Direction.
Print all of the data exactly.

----

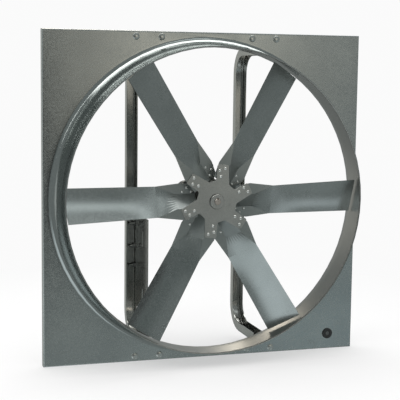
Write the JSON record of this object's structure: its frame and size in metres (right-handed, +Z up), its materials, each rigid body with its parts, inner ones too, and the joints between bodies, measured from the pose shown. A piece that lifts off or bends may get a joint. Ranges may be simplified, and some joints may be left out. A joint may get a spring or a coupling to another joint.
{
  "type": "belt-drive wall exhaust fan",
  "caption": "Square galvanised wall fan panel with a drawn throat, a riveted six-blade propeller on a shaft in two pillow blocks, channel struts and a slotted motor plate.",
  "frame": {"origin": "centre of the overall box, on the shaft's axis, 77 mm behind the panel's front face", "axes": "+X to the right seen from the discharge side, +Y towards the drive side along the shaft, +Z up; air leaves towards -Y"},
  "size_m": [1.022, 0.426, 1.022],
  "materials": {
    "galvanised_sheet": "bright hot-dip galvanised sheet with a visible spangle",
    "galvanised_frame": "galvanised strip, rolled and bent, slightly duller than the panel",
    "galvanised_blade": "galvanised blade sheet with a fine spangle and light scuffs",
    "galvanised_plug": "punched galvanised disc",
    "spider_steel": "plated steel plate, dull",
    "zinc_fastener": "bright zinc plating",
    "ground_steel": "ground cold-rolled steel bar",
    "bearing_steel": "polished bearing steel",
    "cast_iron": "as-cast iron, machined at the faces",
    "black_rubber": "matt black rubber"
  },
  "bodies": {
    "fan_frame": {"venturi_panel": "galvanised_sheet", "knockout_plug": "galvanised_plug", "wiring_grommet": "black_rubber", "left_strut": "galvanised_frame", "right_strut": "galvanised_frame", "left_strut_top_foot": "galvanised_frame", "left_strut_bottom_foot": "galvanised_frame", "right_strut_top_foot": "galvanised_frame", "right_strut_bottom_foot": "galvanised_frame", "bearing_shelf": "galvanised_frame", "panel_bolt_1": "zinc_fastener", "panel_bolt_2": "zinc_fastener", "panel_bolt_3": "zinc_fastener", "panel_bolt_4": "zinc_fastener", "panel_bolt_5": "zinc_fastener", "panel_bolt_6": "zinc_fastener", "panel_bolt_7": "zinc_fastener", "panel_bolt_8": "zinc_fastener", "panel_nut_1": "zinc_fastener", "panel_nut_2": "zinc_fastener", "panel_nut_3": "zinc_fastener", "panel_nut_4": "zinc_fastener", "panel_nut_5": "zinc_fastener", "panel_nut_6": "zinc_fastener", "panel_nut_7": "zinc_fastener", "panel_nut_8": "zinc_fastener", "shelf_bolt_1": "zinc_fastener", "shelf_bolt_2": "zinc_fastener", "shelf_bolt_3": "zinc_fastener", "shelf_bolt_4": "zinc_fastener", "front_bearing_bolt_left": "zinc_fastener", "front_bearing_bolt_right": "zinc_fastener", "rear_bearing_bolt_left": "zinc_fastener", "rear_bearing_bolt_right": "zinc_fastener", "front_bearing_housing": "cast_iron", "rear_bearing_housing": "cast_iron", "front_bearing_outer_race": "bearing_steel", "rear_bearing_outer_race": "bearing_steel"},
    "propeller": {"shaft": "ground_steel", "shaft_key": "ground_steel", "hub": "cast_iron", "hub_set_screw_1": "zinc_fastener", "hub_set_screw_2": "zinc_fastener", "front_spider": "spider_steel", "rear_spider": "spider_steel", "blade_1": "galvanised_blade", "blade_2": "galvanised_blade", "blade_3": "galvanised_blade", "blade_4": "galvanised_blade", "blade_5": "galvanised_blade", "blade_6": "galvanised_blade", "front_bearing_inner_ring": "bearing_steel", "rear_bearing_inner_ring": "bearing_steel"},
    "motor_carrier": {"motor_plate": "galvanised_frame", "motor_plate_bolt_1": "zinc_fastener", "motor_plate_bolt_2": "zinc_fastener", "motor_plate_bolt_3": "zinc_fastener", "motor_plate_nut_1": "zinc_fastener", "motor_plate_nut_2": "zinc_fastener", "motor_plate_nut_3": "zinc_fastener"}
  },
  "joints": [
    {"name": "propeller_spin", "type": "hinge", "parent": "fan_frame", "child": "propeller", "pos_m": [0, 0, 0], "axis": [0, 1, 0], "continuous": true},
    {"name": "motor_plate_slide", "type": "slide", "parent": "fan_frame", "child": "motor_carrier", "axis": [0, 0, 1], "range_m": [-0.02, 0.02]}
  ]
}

----

Completed task.
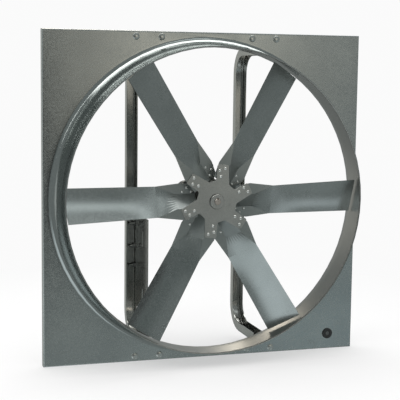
Write the JSON record of this object's structure: its frame and size in metres (right-handed, +Z up), its materials, each rigid body with its parts, inner ones too, and the joints between bodies, measured from the pose shown. A piece that lifts off or bends may get a joint. Ranges may be simplified, and some joints may be left out. A joint may get a spring or a coupling to another joint.
{
  "type": "belt-drive wall exhaust fan",
  "caption": "Square galvanised wall fan panel with a drawn throat, a riveted six-blade propeller on a shaft in two pillow blocks, channel struts and a slotted motor plate.",
  "frame": {"origin": "centre of the overall box, on the shaft's axis, 77 mm behind the panel's front face", "axes": "+X to the right seen from the discharge side, +Y towards the drive side along the shaft, +Z up; air leaves towards -Y"},
  "size_m": [1.022, 0.426, 1.022],
  "materials": {
    "galvanised_sheet": "bright hot-dip galvanised sheet with a visible spangle",
    "galvanised_frame": "galvanised strip, rolled and bent, slightly duller than the panel",
    "galvanised_blade": "galvanised blade sheet with a fine spangle and light scuffs",
    "galvanised_plug": "punched galvanised disc",
    "spider_steel": "plated steel plate, dull",
    "zinc_fastener": "bright zinc plating",
    "ground_steel": "ground cold-rolled steel bar",
    "bearing_steel": "polished bearing steel",
    "cast_iron": "as-cast iron, machined at the faces",
    "black_rubber": "matt black rubber"
  },
  "bodies": {
    "fan_frame": {"venturi_panel": "galvanised_sheet", "knockout_plug": "galvanised_plug", "wiring_grommet": "black_rubber", "left_strut": "galvanised_frame", "right_strut": "galvanised_frame", "left_strut_top_foot": "galvanised_frame", "left_strut_bottom_foot": "galvanised_frame", "right_strut_top_foot": "galvanised_frame", "right_strut_bottom_foot": "galvanised_frame", "bearing_shelf": "galvanised_frame", "panel_bolt_1": "zinc_fastener", "panel_bolt_2": "zinc_fastener", "panel_bolt_3": "zinc_fastener", "panel_bolt_4": "zinc_fastener", "panel_bolt_5": "zinc_fastener", "panel_bolt_6": "zinc_fastener", "panel_bolt_7": "zinc_fastener", "panel_bolt_8": "zinc_fastener", "panel_nut_1": "zinc_fastener", "panel_nut_2": "zinc_fastener", "panel_nut_3": "zinc_fastener", "panel_nut_4": "zinc_fastener", "panel_nut_5": "zinc_fastener", "panel_nut_6": "zinc_fastener", "panel_nut_7": "zinc_fastener", "panel_nut_8": "zinc_fastener", "shelf_bolt_1": "zinc_fastener", "shelf_bolt_2": "zinc_fastener", "shelf_bolt_3": "zinc_fastener", "shelf_bolt_4": "zinc_fastener", "front_bearing_bolt_left": "zinc_fastener", "front_bearing_bolt_right": "zinc_fastener", "rear_bearing_bolt_left": "zinc_fastener", "rear_bearing_bolt_right": "zinc_fastener", "front_bearing_housing": "cast_iron", "rear_bearing_housing": "cast_iron", "front_bearing_outer_race": "bearing_steel", "rear_bearing_outer_race": "bearing_steel"},
    "propeller": {"shaft": "ground_steel", "shaft_key": "ground_steel", "hub": "cast_iron", "hub_set_screw_1": "zinc_fastener", "hub_set_screw_2": "zinc_fastener", "front_spider": "spider_steel", "rear_spider": "spider_steel", "blade_1": "galvanised_blade", "blade_2": "galvanised_blade", "blade_3": "galvanised_blade", "blade_4": "galvanised_blade", "blade_5": "galvanised_blade", "blade_6": "galvanised_blade", "front_bearing_inner_ring": "bearing_steel", "rear_bearing_inner_ring": "bearing_steel"},
    "motor_carrier": {"motor_plate": "galvanised_frame", "motor_plate_bolt_1": "zinc_fastener", "motor_plate_bolt_2": "zinc_fastener", "motor_plate_bolt_3": "zinc_fastener", "motor_plate_nut_1": "zinc_fastener", "motor_plate_nut_2": "zinc_fastener", "motor_plate_nut_3": "zinc_fastener"}
  },
  "joints": [
    {"name": "propeller_spin", "type": "hinge", "parent": "fan_frame", "child": "propeller", "pos_m": [0, 0, 0], "axis": [0, 1, 0], "continuous": true},
    {"name": "motor_plate_slide", "type": "slide", "parent": "fan_frame", "child": "motor_carrier", "axis": [0, 0, 1], "range_m": [-0.02, 0.02]}
  ]
}